The civil service examination staffed the Song bureaucracy based on merit and mastery of Confucian texts, creating a scholar-gentry elite.
The Song economy became increasingly commercialized through Champa rice, expanded porcelain and textile manufacturing, and growing trade networks, while still relying on free peasant and artisan labor.
Neo-Confucianism (associated with Zhu Xi) reinforced social hierarchy and patriarchal gender roles in Song society, and Chinese cultural traditions spread to Korea, Japan, and Vietnam.
On the exam, the Song works as the continuity example in state-building comparisons and as Confucian evidence in belief-system LEQs, like the 2025 prompt on Asian societies from 1200 to 1450.
The Mongol-led Yuan Dynasty conquered the Song in 1279, so prompts about China after that date are about the Yuan, not the Song.
The Song Dynasty ruled China from 960 to 1279 CE and is the CED's named example of a 13th-century state that used Confucianism and an imperial bureaucracy to maintain power. It's central to Topic 1.1 and the start of the AP World timeline.
No, and that's the point the exam tests. The Song used traditional methods (Confucianism, the civil service exam, an imperial bureaucracy inherited from earlier dynasties) rather than inventing a new system. Its innovation showed up in the economy, not the government structure.
The Song was a native Chinese dynasty governing through Confucian tradition; the Yuan was the Mongol dynasty that conquered the Song in 1279 and ruled China until 1368. Yuan rulers placed Mongols above Chinese in the social hierarchy, making the transition a favorite continuity-and-change question.

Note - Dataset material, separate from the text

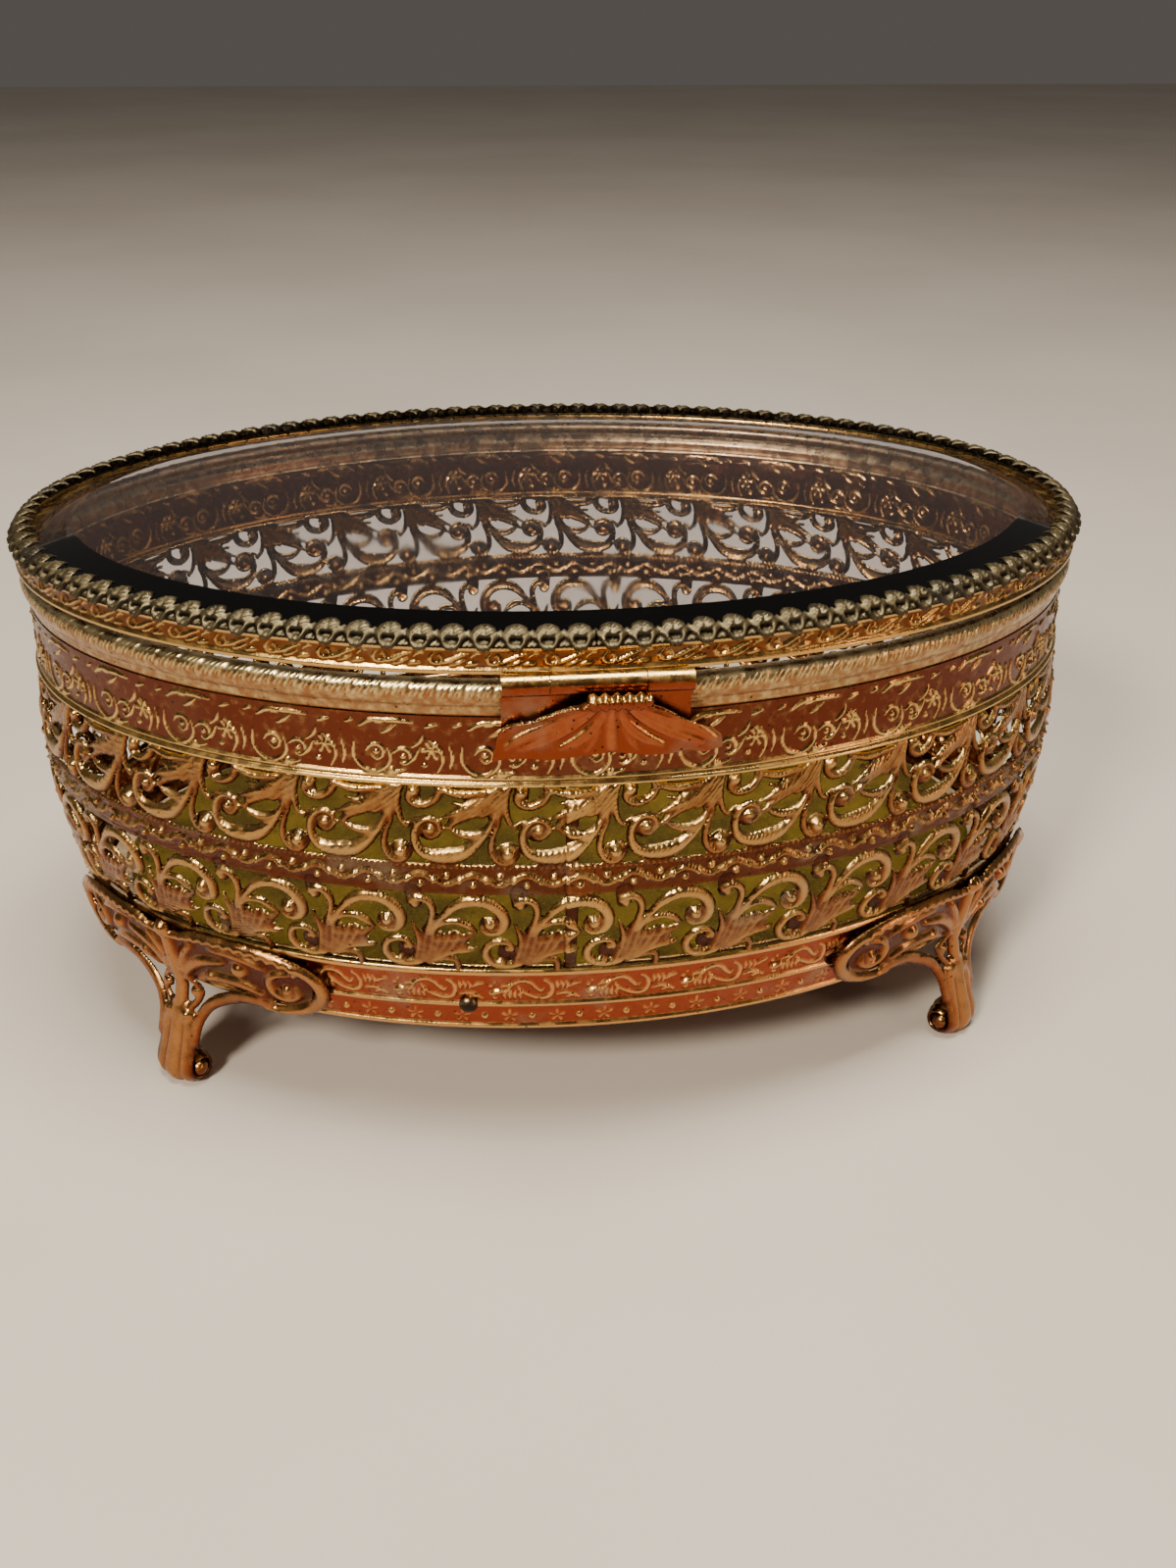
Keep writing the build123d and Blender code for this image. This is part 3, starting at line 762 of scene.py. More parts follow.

Champa rice was a fast-ripening, drought-resistant rice variety from Vietnam that let Song farmers harvest two crops per year. The CED lists new rice varieties in East Asia as a named example of crop diffusion through trade networks (Topic 2.6), and it explains Song population and economic growth.
Yes. It's explicitly named in the CED's essential knowledge for Topics 1.1 and 1.7, shows up regularly in Unit 1 multiple choice, and works as evidence for prompts like the 2025 LEQ on how Confucianism influenced social structures and political authority in Asia from 1200 to 1450.